___ Raw data
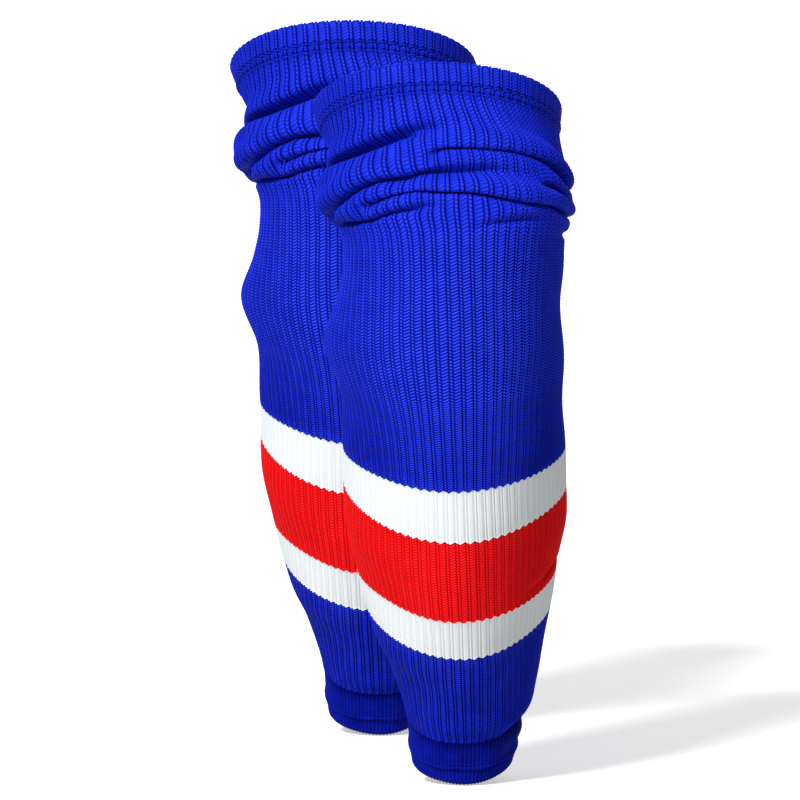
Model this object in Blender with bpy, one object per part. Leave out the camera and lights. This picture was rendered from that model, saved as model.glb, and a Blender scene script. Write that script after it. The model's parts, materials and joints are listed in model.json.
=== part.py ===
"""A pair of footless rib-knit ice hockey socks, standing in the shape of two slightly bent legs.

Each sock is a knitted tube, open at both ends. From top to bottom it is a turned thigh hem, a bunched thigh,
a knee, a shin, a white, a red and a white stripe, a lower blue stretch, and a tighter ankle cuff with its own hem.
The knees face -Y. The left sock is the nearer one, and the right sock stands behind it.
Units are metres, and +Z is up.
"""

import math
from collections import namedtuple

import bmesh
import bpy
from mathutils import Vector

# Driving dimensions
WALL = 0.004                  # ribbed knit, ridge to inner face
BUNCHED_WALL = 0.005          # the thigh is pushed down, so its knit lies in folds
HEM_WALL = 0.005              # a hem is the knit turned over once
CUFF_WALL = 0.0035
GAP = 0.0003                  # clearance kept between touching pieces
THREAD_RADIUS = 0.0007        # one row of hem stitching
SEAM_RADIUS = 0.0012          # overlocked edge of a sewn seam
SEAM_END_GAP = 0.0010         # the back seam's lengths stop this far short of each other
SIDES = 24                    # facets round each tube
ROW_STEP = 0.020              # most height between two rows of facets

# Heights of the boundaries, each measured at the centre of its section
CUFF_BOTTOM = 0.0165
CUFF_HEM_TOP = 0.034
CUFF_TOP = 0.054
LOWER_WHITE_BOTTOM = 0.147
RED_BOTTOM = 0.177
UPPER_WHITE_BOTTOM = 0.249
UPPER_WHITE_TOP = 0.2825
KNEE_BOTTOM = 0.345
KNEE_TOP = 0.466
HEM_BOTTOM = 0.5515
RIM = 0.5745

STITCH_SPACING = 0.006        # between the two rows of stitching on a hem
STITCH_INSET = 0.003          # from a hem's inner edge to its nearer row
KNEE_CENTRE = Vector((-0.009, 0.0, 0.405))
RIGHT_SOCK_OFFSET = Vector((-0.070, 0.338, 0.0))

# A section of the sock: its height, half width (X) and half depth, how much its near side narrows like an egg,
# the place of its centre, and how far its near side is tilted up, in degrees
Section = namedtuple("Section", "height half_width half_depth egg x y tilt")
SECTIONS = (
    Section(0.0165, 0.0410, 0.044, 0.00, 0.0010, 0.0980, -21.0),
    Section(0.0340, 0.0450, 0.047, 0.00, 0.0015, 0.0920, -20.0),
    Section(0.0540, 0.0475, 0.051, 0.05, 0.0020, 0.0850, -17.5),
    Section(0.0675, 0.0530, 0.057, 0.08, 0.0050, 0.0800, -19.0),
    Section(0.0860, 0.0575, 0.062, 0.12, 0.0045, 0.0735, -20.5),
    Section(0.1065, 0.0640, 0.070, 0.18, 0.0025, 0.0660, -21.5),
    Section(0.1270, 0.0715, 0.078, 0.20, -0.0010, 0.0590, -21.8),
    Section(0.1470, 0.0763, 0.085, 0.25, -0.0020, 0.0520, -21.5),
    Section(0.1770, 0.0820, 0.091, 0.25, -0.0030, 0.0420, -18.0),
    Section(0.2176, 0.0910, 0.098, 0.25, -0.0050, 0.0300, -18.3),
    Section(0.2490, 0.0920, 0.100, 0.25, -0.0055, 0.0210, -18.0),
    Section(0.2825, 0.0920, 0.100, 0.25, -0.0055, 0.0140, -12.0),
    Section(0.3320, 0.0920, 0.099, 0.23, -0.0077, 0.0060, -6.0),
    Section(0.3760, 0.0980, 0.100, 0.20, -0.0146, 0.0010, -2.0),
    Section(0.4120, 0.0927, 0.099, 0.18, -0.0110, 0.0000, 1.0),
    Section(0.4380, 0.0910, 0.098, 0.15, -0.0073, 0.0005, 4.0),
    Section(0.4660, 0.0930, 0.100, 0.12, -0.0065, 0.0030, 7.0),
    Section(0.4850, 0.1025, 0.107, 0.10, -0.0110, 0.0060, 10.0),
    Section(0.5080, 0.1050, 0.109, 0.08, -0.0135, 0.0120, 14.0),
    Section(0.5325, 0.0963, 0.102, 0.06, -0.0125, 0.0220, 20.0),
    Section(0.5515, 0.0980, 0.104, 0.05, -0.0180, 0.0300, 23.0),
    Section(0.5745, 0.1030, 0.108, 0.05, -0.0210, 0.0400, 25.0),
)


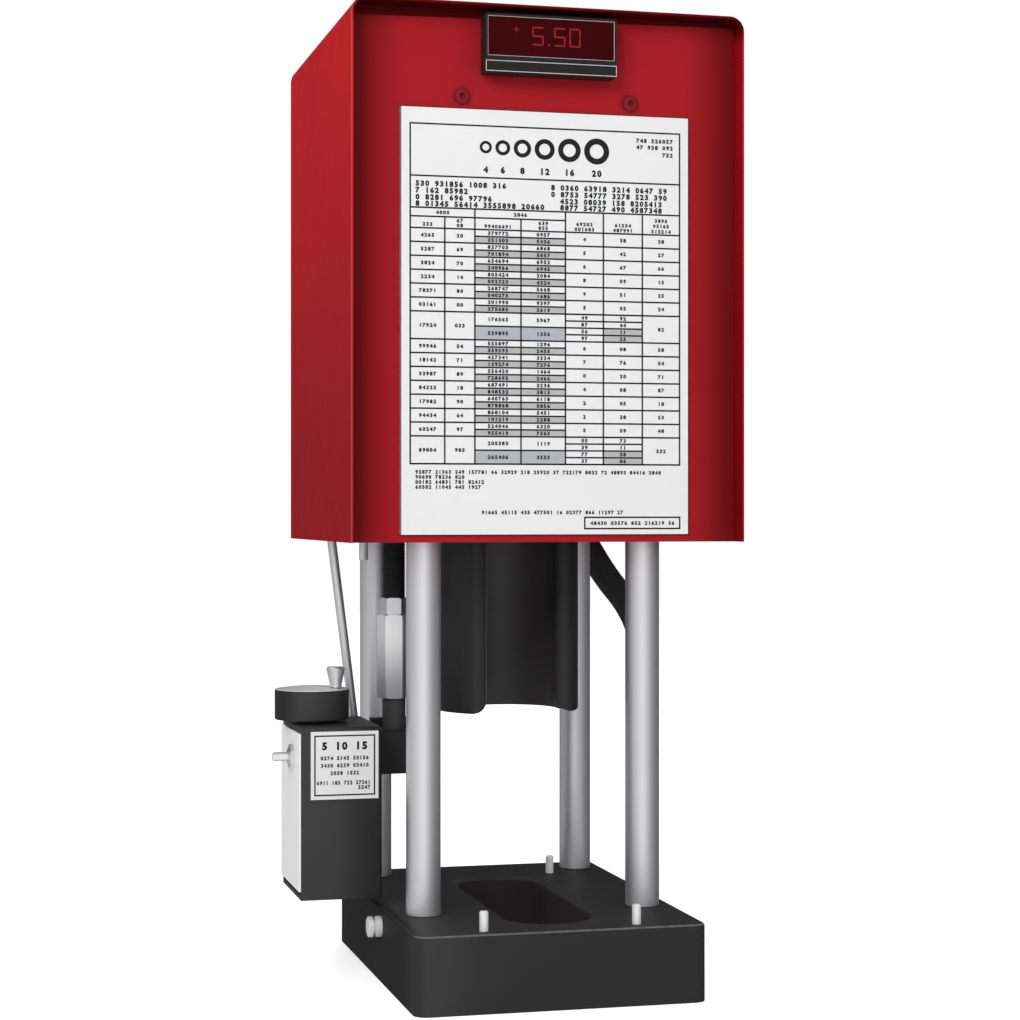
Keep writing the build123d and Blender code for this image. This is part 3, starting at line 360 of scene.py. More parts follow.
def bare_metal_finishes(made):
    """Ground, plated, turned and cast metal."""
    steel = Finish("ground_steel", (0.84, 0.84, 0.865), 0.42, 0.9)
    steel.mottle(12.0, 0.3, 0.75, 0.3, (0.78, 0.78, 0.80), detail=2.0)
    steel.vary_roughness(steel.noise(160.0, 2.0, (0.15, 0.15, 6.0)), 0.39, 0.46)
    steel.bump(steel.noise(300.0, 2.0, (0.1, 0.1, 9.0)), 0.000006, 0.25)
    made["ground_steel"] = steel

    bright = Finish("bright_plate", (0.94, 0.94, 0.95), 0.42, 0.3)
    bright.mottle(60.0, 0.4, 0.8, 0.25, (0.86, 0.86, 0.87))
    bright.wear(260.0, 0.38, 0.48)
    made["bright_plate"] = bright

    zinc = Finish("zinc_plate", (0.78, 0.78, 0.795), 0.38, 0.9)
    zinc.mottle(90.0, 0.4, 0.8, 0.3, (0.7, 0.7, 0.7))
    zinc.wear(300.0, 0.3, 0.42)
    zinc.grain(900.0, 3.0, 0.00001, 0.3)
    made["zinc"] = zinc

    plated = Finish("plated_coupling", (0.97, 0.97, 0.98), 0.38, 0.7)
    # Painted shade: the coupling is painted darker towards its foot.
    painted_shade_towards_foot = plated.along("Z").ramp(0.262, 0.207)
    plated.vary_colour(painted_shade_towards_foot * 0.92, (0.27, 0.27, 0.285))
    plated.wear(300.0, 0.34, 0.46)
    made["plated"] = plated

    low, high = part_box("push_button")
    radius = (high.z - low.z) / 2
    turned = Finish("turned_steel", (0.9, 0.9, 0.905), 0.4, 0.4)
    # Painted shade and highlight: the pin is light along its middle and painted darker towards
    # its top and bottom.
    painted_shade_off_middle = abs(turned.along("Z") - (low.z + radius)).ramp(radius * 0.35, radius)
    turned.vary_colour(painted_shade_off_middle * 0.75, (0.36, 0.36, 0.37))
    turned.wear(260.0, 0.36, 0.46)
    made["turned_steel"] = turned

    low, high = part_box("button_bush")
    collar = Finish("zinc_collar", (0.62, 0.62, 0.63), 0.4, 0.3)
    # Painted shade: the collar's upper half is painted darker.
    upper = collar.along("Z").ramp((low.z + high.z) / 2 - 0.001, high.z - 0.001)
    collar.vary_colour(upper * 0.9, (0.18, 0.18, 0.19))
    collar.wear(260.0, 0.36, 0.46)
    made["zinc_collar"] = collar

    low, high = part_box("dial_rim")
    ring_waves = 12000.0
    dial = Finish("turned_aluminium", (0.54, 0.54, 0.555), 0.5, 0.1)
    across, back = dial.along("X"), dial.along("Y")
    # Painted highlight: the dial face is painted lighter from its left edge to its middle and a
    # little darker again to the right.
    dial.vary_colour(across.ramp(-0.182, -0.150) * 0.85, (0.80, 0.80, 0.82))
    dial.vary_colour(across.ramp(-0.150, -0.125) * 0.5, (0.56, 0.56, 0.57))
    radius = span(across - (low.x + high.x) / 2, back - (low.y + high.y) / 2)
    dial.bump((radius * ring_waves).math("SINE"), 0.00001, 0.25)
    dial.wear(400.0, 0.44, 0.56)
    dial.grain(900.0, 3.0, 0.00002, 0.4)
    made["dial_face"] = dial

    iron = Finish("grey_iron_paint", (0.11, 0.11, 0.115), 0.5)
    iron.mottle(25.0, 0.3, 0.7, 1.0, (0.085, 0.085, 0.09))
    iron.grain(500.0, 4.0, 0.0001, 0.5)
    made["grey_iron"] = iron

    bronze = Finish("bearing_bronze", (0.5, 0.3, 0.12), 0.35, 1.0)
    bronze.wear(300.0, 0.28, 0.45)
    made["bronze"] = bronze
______
Everything from the first line of the records above to the line containing "slightly bent legs.", inclusive, should be repeated exactly; leave out the rest.

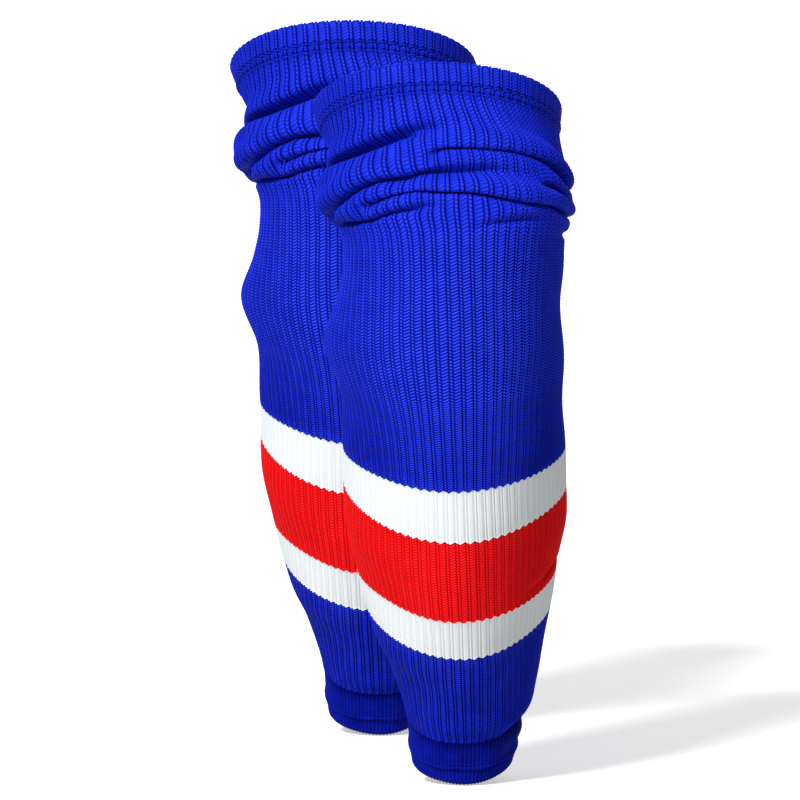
Model this object in Blender with bpy, one object per part. Leave out the camera and lights. This picture was rendered from that model, saved as model.glb, and a Blender scene script. Write that script after it. The model's parts, materials and joints are listed in model.json.
=== part.py ===
"""A pair of footless rib-knit ice hockey socks, standing in the shape of two slightly bent legs.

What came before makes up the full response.